**YOUR GOAL**. Report how many lines in the listing below include the word "materials". Write nothing besides the number.

**DATA PROVIDED**.
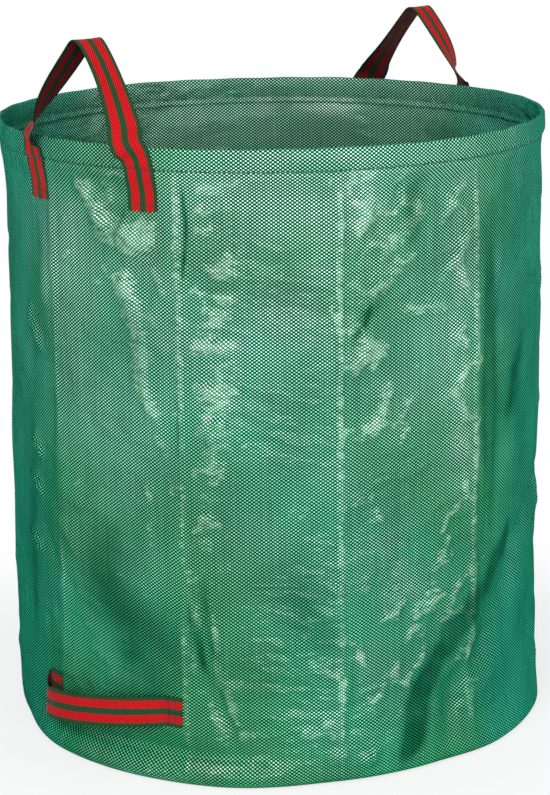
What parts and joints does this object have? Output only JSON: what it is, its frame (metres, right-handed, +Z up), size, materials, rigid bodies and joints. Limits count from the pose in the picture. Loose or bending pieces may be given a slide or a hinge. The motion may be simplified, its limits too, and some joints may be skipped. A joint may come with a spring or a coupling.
{
  "type": "pop up leaf bag",
  "caption": "Round self-standing pop-up garden leaf bag in green woven cloth, with red and green striped webbing carry loops and a low emptying handle.",
  "frame": {"origin": "centre of the round base's underside, on the floor", "axes": "+Z up out of the mouth; -Y towards the front, as the picture looks at it; +X to the picture's right"},
  "size_m": [0.6759, 0.6756, 0.8773],
  "materials": {
    "woven_cloth": "laminated plain weave, slightly glossy",
    "seam_tape": "matte woven tape",
    "hoop_plastic": "smooth extruded strip",
    "webbing": "matte woven webbing, red with green stripes"
  },
  "bodies": {
    "base": {"base_disc": "woven_cloth", "base_seam_tape": "seam_tape", "side_wall": "woven_cloth"},
    "rim": {"rim_hem": "woven_cloth", "rim_hoop": "hoop_plastic", "hoop_sleeve": "hoop_plastic", "front_handle_left_tab": "webbing", "front_handle_right_tab": "webbing", "rear_handle_left_tab": "webbing", "rear_handle_right_tab": "webbing"},
    "front_loop": {"front_handle_loop": "webbing"},
    "rear_loop": {"rear_handle_loop": "webbing"},
    "emptying_ends": {"emptying_handle_left_tab": "webbing", "emptying_handle_right_tab": "webbing"},
    "emptying_loop": {"emptying_handle_loop": "webbing"}
  },
  "joints": [
    {"name": "collapse", "type": "slide", "parent": "base", "child": "rim", "axis": [0, 0, -1], "range_m": [0, 0.55], "stiffness_N_per_m": 5, "springref_m": -0.36, "deforming": ["side_wall"]},
    {"name": "front_handle_swing", "type": "hinge", "parent": "rim", "child": "front_loop", "pos_m": [-0.21327, -0.25417, 0.772], "axis": [0.766, -0.6428, 0], "range_deg": [-90, 120], "stiffness_Nm_per_rad": 0.02},
    {"name": "rear_handle_swing", "type": "hinge", "parent": "rim", "child": "rear_loop", "pos_m": [0.19162, 0.27264, 0.772], "axis": [-0.8181, 0.575, 0], "range_deg": [-90, 120], "stiffness_Nm_per_rad": 0.02},
    {"name": "emptying_ends_sink", "type": "slide", "parent": "base", "child": "emptying_ends", "axis": [0, 0, -1], "range_m": [0, 0.034]},
    {"name": "emptying_handle_swing", "type": "hinge", "parent": "emptying_ends", "child": "emptying_loop", "pos_m": [-0.20361, -0.25051, 0.102], "axis": [-0.7752, 0.6296, -0.0526], "range_deg": [0, 60]}
  ],
  "couplings": [
    {"joint": "emptying_ends_sink", "follows": "collapse", "ratio": 0.06}
  ]
}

**OUTPUT FOR THIS EXERCISE**. 2